§ Data section

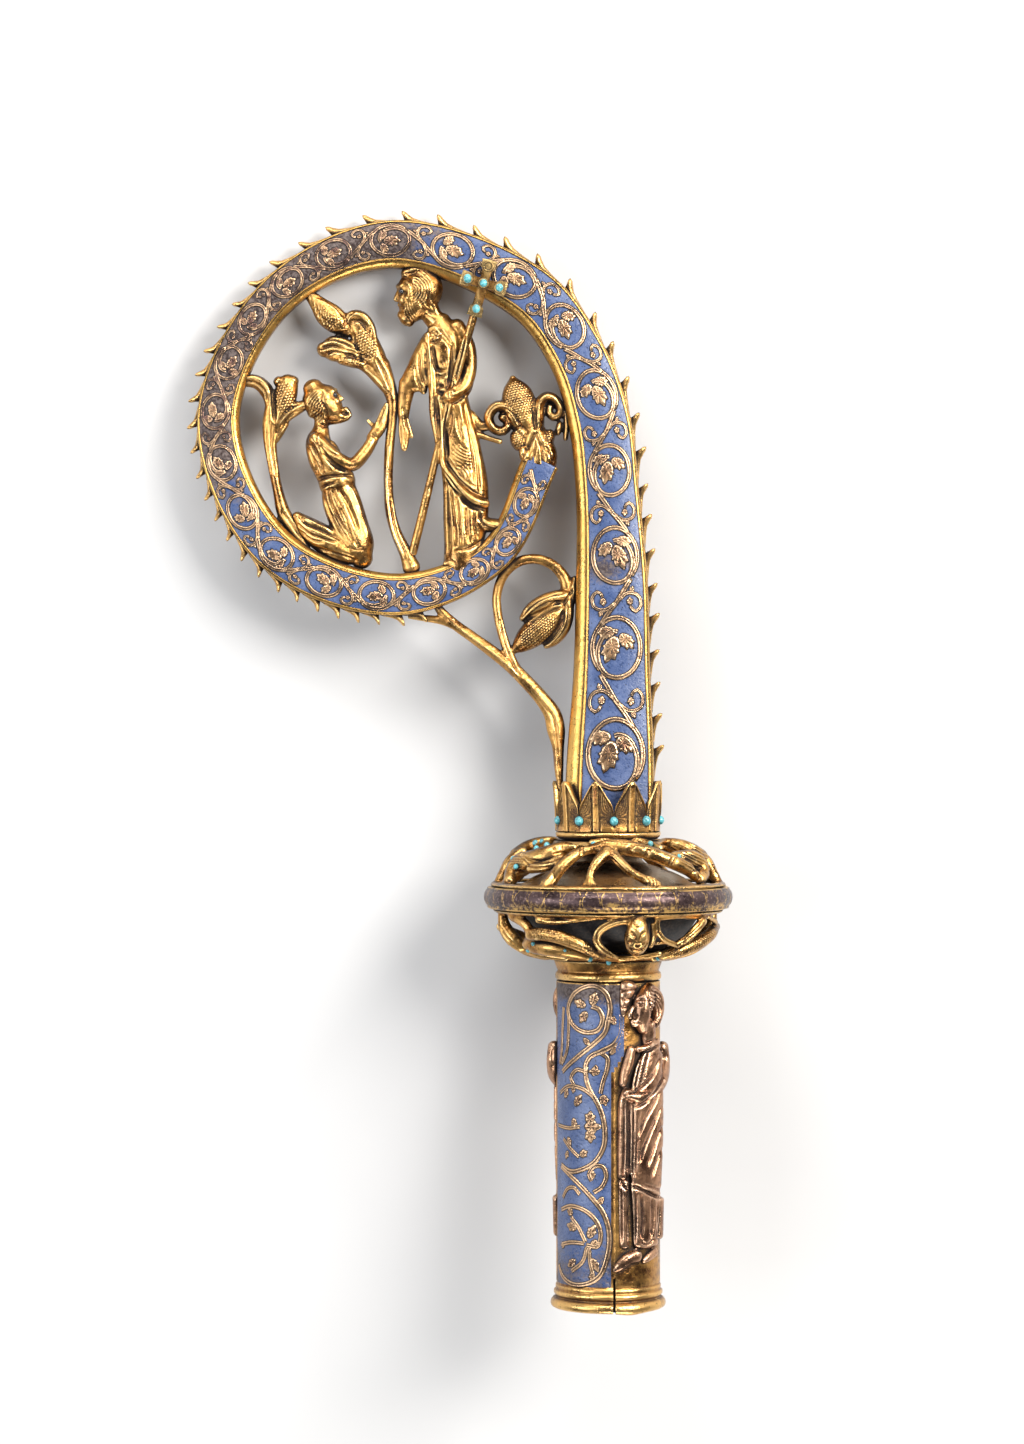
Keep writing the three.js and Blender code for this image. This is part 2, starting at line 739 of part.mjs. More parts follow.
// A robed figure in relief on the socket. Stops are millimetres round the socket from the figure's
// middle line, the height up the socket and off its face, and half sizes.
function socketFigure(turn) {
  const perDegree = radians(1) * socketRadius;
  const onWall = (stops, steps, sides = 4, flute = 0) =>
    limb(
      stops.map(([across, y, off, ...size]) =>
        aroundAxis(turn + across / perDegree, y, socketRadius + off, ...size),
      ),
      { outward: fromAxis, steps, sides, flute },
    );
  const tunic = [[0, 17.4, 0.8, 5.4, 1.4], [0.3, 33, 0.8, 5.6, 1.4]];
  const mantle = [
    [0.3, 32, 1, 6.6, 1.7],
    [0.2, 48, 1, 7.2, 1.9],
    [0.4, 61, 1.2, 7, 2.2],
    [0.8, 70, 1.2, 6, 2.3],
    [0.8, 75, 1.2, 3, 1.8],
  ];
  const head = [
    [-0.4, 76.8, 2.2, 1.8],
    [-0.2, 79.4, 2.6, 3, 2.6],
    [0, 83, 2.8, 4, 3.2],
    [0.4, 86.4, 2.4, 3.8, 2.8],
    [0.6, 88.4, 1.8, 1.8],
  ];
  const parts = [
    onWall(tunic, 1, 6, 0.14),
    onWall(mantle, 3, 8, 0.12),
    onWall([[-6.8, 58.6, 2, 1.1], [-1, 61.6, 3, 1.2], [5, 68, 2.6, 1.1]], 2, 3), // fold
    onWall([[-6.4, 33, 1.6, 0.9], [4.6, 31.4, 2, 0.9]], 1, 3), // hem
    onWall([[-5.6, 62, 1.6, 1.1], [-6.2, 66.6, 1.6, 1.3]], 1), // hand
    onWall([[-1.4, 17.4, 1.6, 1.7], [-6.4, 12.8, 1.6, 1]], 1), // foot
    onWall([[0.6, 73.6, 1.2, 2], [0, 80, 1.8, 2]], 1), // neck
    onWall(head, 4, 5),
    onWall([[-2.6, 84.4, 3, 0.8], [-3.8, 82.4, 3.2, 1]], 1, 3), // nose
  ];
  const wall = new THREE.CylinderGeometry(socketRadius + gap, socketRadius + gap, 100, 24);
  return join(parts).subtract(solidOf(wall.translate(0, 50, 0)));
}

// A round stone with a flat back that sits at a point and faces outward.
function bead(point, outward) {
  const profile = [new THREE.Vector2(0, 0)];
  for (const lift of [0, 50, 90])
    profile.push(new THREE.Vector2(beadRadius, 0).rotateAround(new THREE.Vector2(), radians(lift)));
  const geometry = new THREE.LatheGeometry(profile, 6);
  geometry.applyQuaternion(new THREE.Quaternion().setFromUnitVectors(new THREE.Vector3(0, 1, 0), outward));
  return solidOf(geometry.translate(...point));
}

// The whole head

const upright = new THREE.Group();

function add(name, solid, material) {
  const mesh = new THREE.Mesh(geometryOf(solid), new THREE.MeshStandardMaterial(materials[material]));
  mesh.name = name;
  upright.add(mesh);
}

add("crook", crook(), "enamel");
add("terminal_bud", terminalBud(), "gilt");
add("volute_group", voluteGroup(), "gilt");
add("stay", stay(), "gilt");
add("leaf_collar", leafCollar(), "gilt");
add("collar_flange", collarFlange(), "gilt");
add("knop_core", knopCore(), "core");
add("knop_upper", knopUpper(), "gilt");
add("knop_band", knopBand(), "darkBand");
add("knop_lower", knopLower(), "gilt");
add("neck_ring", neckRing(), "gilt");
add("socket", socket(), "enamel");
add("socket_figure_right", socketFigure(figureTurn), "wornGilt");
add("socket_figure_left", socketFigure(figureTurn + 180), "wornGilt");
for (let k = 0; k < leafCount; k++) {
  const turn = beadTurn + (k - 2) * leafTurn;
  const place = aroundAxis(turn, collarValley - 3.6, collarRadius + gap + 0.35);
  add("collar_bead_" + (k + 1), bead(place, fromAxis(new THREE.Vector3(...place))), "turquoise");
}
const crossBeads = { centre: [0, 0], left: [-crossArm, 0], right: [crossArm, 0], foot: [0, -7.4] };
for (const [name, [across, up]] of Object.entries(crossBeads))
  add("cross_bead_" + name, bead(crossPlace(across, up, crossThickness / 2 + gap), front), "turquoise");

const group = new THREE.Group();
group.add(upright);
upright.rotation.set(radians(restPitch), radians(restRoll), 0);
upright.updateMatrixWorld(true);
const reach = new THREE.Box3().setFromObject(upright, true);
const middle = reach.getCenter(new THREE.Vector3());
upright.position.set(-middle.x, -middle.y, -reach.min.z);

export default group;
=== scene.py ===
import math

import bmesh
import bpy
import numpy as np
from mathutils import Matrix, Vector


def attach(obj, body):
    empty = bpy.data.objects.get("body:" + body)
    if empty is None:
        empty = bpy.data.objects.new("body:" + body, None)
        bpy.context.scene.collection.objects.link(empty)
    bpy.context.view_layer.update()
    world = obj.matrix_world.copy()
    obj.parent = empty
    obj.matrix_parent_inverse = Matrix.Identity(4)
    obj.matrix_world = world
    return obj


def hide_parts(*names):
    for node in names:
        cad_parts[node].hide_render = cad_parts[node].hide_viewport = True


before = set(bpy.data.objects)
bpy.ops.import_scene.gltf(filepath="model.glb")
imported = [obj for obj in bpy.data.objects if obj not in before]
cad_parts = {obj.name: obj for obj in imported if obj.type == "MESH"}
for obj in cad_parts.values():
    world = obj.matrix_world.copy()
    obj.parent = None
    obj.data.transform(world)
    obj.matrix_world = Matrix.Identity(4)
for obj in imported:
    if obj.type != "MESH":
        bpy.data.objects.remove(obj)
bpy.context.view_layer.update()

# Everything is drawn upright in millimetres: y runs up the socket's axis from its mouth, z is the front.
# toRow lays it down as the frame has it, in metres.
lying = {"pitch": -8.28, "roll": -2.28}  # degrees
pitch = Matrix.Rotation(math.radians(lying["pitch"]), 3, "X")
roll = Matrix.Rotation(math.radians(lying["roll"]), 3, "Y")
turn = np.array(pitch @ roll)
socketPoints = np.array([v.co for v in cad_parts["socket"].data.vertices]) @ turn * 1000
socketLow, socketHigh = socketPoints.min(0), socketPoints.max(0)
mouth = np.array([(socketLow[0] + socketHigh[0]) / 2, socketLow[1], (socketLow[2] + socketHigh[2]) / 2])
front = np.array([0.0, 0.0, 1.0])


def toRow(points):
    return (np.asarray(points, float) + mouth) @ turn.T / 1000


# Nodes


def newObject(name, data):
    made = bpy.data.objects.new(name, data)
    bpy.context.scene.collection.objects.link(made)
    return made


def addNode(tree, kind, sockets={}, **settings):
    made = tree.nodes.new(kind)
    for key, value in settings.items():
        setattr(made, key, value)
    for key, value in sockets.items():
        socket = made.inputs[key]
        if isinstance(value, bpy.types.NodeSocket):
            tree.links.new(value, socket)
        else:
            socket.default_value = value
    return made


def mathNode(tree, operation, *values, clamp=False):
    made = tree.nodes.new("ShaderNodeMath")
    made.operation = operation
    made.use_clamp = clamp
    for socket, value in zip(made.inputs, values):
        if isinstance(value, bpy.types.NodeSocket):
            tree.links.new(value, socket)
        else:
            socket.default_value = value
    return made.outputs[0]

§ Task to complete
The lines above from the one containing "const group = new THREE.Group();" through the one containing "front = np.array([0.0, 0.0, 1.0])" are to be set down exactly, and no others.

§ Reply
const group = new THREE.Group();
group.add(upright);
upright.rotation.set(radians(restPitch), radians(restRoll), 0);
upright.updateMatrixWorld(true);
const reach = new THREE.Box3().setFromObject(upright, true);
const middle = reach.getCenter(new THREE.Vector3());
upright.position.set(-middle.x, -middle.y, -reach.min.z);

export default group;
=== scene.py ===
import math

import bmesh
import bpy
import numpy as np
from mathutils import Matrix, Vector


def attach(obj, body):
    empty = bpy.data.objects.get("body:" + body)
    if empty is None:
        empty = bpy.data.objects.new("body:" + body, None)
        bpy.context.scene.collection.objects.link(empty)
    bpy.context.view_layer.update()
    world = obj.matrix_world.copy()
    obj.parent = empty
    obj.matrix_parent_inverse = Matrix.Identity(4)
    obj.matrix_world = world
    return obj


def hide_parts(*names):
    for node in names:
        cad_parts[node].hide_render = cad_parts[node].hide_viewport = True


before = set(bpy.data.objects)
bpy.ops.import_scene.gltf(filepath="model.glb")
imported = [obj for obj in bpy.data.objects if obj not in before]
cad_parts = {obj.name: obj for obj in imported if obj.type == "MESH"}
for obj in cad_parts.values():
    world = obj.matrix_world.copy()
    obj.parent = None
    obj.data.transform(world)
    obj.matrix_world = Matrix.Identity(4)
for obj in imported:
    if obj.type != "MESH":
        bpy.data.objects.remove(obj)
bpy.context.view_layer.update()

# Everything is drawn upright in millimetres: y runs up the socket's axis from its mouth, z is the front.
# toRow lays it down as the frame has it, in metres.
lying = {"pitch": -8.28, "roll": -2.28}  # degrees
pitch = Matrix.Rotation(math.radians(lying["pitch"]), 3, "X")
roll = Matrix.Rotation(math.radians(lying["roll"]), 3, "Y")
turn = np.array(pitch @ roll)
socketPoints = np.array([v.co for v in cad_parts["socket"].data.vertices]) @ turn * 1000
socketLow, socketHigh = socketPoints.min(0), socketPoints.max(0)
mouth = np.array([(socketLow[0] + socketHigh[0]) / 2, socketLow[1], (socketLow[2] + socketHigh[2]) / 2])
front = np.array([0.0, 0.0, 1.0])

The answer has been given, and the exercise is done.